**Task to complete**. Print, exactly and completely, every entry in the data.

**Given records**.
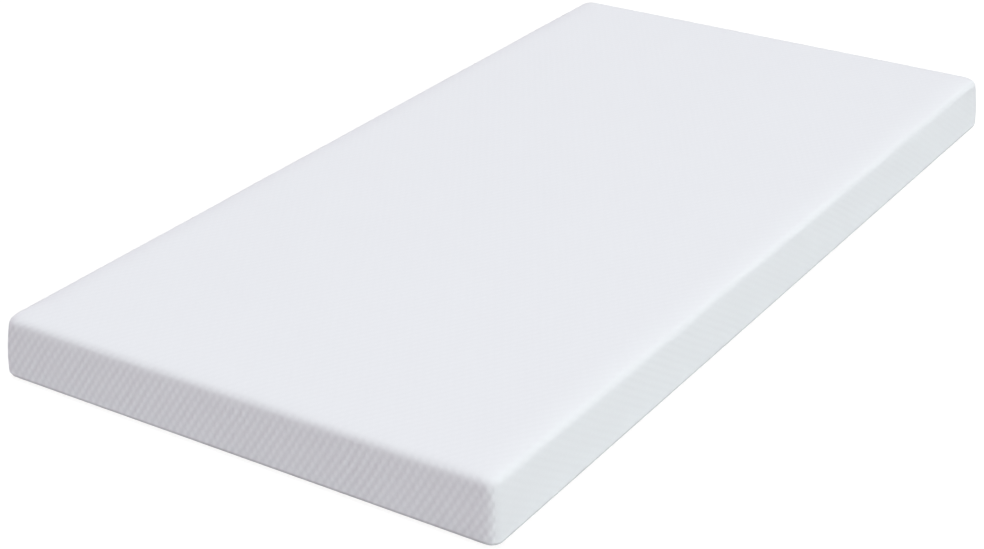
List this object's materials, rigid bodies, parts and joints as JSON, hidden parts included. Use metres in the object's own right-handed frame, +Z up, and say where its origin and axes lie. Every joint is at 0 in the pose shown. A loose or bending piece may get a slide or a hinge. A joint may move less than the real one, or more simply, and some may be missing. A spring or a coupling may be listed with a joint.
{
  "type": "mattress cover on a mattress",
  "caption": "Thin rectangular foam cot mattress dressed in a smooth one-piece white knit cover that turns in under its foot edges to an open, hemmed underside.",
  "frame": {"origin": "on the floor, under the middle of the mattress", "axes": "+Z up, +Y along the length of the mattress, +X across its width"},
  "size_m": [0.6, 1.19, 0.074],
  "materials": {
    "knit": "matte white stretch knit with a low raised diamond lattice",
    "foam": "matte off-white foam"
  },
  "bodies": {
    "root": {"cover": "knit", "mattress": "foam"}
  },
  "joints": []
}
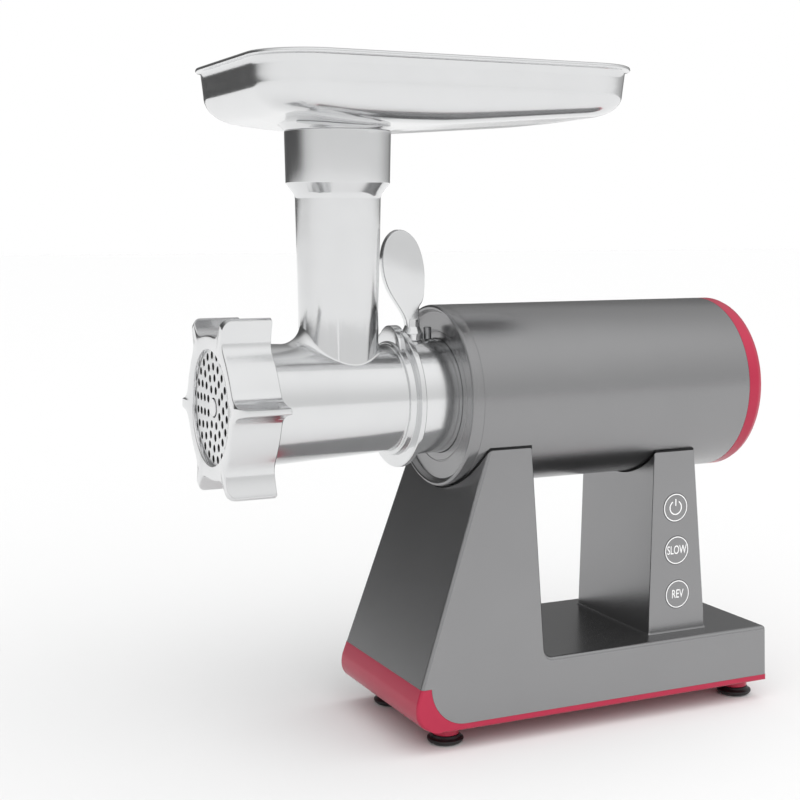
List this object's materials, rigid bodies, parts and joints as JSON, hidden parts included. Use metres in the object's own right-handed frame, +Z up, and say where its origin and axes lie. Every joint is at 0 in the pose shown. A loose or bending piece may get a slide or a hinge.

**Solution for this problem**.
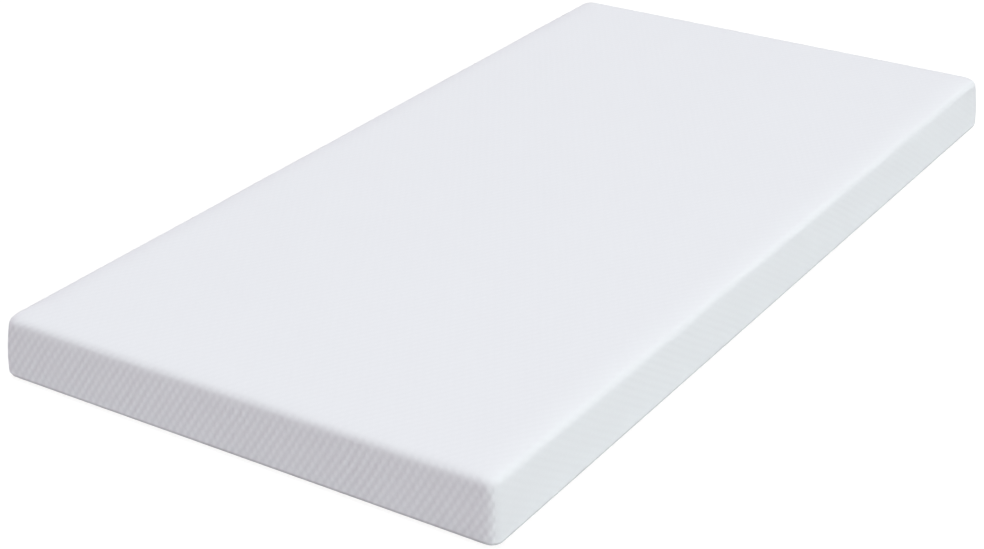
List this object's materials, rigid bodies, parts and joints as JSON, hidden parts included. Use metres in the object's own right-handed frame, +Z up, and say where its origin and axes lie. Every joint is at 0 in the pose shown. A loose or bending piece may get a slide or a hinge. A joint may move less than the real one, or more simply, and some may be missing. A spring or a coupling may be listed with a joint.
{
  "type": "mattress cover on a mattress",
  "caption": "Thin rectangular foam cot mattress dressed in a smooth one-piece white knit cover that turns in under its foot edges to an open, hemmed underside.",
  "frame": {"origin": "on the floor, under the middle of the mattress", "axes": "+Z up, +Y along the length of the mattress, +X across its width"},
  "size_m": [0.6, 1.19, 0.074],
  "materials": {
    "knit": "matte white stretch knit with a low raised diamond lattice",
    "foam": "matte off-white foam"
  },
  "bodies": {
    "root": {"cover": "knit", "mattress": "foam"}
  },
  "joints": []
}
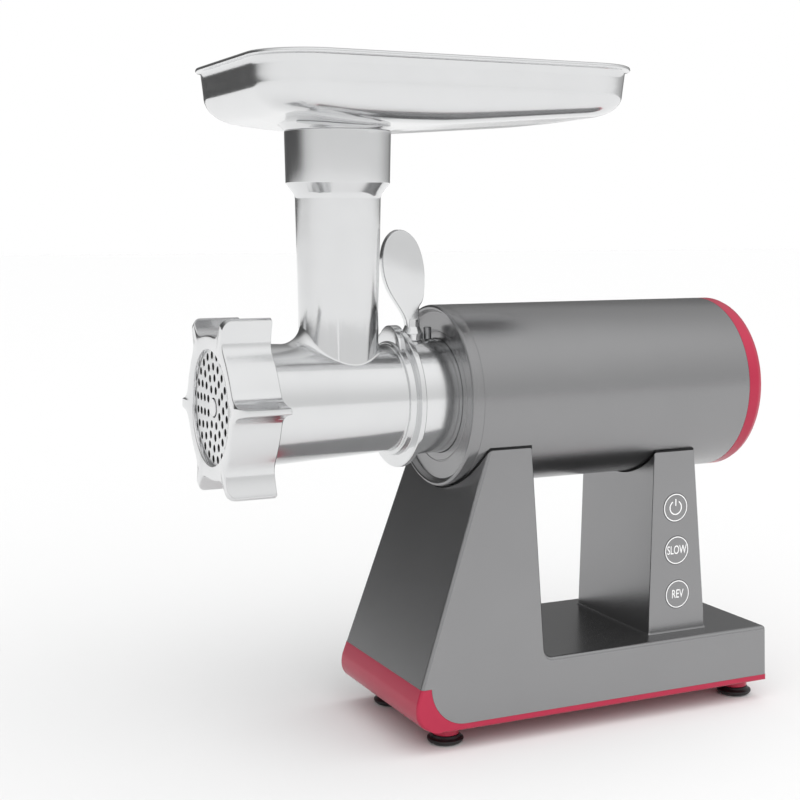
List this object's materials, rigid bodies, parts and joints as JSON, hidden parts included. Use metres in the object's own right-handed frame, +Z up, and say where its origin and axes lie. Every joint is at 0 in the pose shown. A loose or bending piece may get a slide or a hinge.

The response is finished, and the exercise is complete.